Inland Goa Attractions

The inland Goa attractions, if you can drag yourself away from the sparkling Arabian Sea, are well worth visiting. Set among lush paddy fields, deep gorges and thick forest are ancient temples, Portuguese churches, spice plantations and waterfalls.

Goa's colourful and lively markets attract visitors from all over the state, and the small towns and villages give travellers a chance to experience life in a state that, aside from its tourist developments along the coast, has remained strongly attatched to its rural past.

This guide covers some of the major Goa attractions. Anyone travelling in Goa off the beaten track should have a look at the excellent Forest Department of Goa website which contains a useful map (under the 'Goa State' section). A Google map of Goa is also accessible here.

Goa's Inland Tourist Attractions

Goan Forts

Terekhol Fort

Terekhol Fort near the northern border with Maharasthra is perched on a forested hillside overlooking the sweeping Keri beach below. The building contains a Portuguese church, and has been converted into a luxury hotel. Visitors can enjoy the views from the sunny terrace, and explore the border villages in the nearby vicinity.
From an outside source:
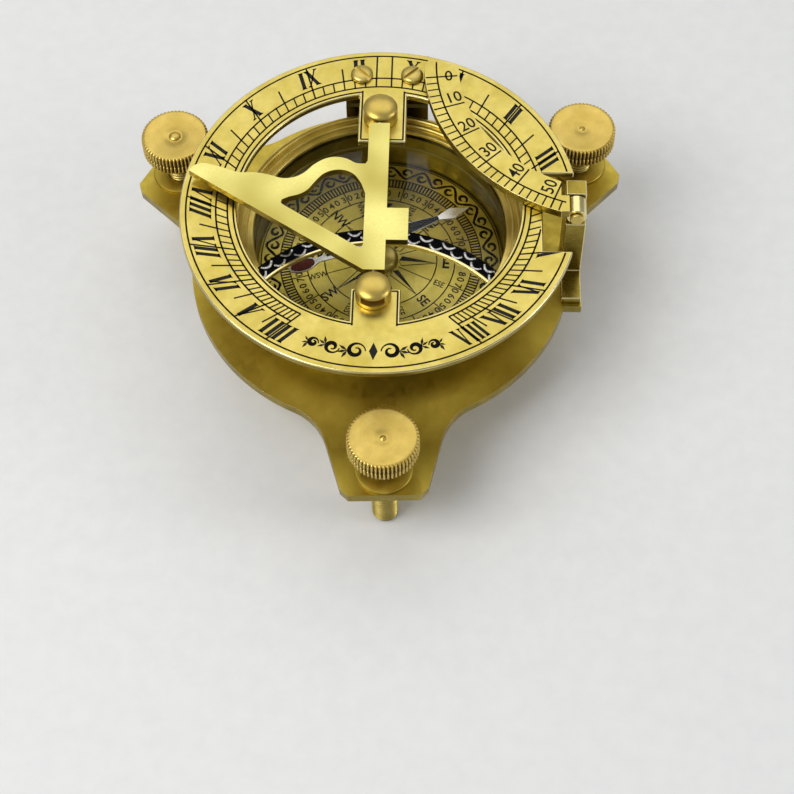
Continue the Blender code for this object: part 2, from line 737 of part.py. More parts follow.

Just over the Maharashtran border, Redi Fort lies amid the jungle, an atmospheric ruin well off the tourist route and overlooking the pristine beaches of the southern Maharashtran coast.

Climb the headland of Vagator beach towards Chapora Fort to get a bird's eye view of Goa's north coast, including the impressive mouth of the Chapora river as it spills out into the Arabian sea, or head south to Goa's best preserved fort, the 17th Century Fort Aguada.

Market Days

Market Stall

Market day brings to life villages and towns across the state - there is always a market on somewhere, whether the daily fish and produce market in countless hamlets and villages across Goa, or the giant, sprawling souvenir markets in Anjuna and Arpora.

The weekly Wednesday Anjuna flea market and the Saturday night market at Arpora cater for a largely tourist crowd and are excellent places to buy gifts and souvenirs.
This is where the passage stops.